食品(100g当たり)に含まれるプリン体
極めて多い(300mg〜):鶏レバー、千物(マイワシ)、白子、アンコウ、など
多い(200~300mg) :豚・牛レバー、カツオ、マイワシ、千物(アジ・サンマ)、など
中程度(100~200mg) :肉類(牛、豚、鶏)、魚類、など


食品によるプリン体の影響は約2割です。残り8割は体内で作られます。
「食べない」ではなく『食べ過ぎない』ように意識しましょう。
プリン体 1日の摂取量:400mg超えない程度

アルコールは尿酸を上げる

プリン体0のビールなど、アルコールに含まれるプリン体自体を減らすことも1つのポイントですが、アルコールそのものが高尿酸血症につながるということも知っておきましょう!

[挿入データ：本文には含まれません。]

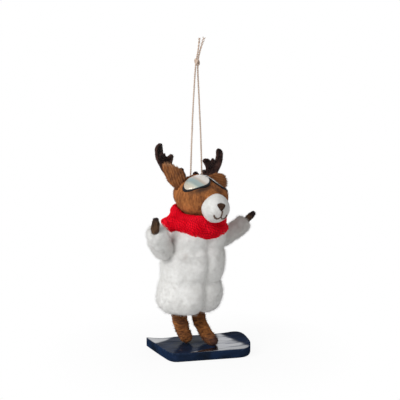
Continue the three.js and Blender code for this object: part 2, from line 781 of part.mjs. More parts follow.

・ アルコールは体内のエネルギー源であるATPの分解を促進するため、プリン体が増加
・ 過度な飲酒によって生成された乳酸によって尿が酸性化すると、尿酸の排泄を阻害

適度な飲酒を心がけましょう。

肥満の予防

食べ過ぎ・飲み過ぎた結果として、肥満があります。
内臓脂肪の蓄積によって、増大した脂肪からインスリン抵抗性を引き起こす物質が産生され、代償的な高インスリン血症を招きます。慢性的な高インスリン血症は、Na+の再吸収を促進、共役する尿酸の再吸収も促進するため、尿酸排泄が低下します。
BMI25 以上の約7割が高尿酸血症にかかっているというデータも・・・・・・・

ストレスを解消

ストレスによって交感神経が優位になると、血管の緊張が高まり全身の血流が悪くなります。腎臓へ送られる血液も減少することから、結果として尿酸を体外へ排泄できず、体内に溜まってしまいます。
副交感神経を優位にしてリラックスするため、ぬるま湯に浸かることがお勧めです。

尿酸値が高い人は、激しい運動はしない!

短距離ダッシュや、ベンチプレスなど強度の高い筋トレといった無酸素運動は、大量の体内のエネルギー(ATP)を使うため、分解されたATPから大量のプリン体が生成されます。
激しい運動は腎血流量を低下させたり、筋肉の疲労によって乳酸が増加することで、尿酸の排泄機能が低下します。
汗をかき体内の水分量が減少すると、血液が濃縮され尿酸値が高くなります。

運動するときは、こまめな水分補給とウォーキングなどの有酸素をおススメ!




高尿酸血症は「ぜいたく病」といわれることもありますが、発症には生活習慣が大きく関係していますが、肥満解消のために『まずは運動して痩せましょう』などのアドバイスをしてしまうと、痛風発作をひきおこしてしまう可能性もあるため、注意が必要です。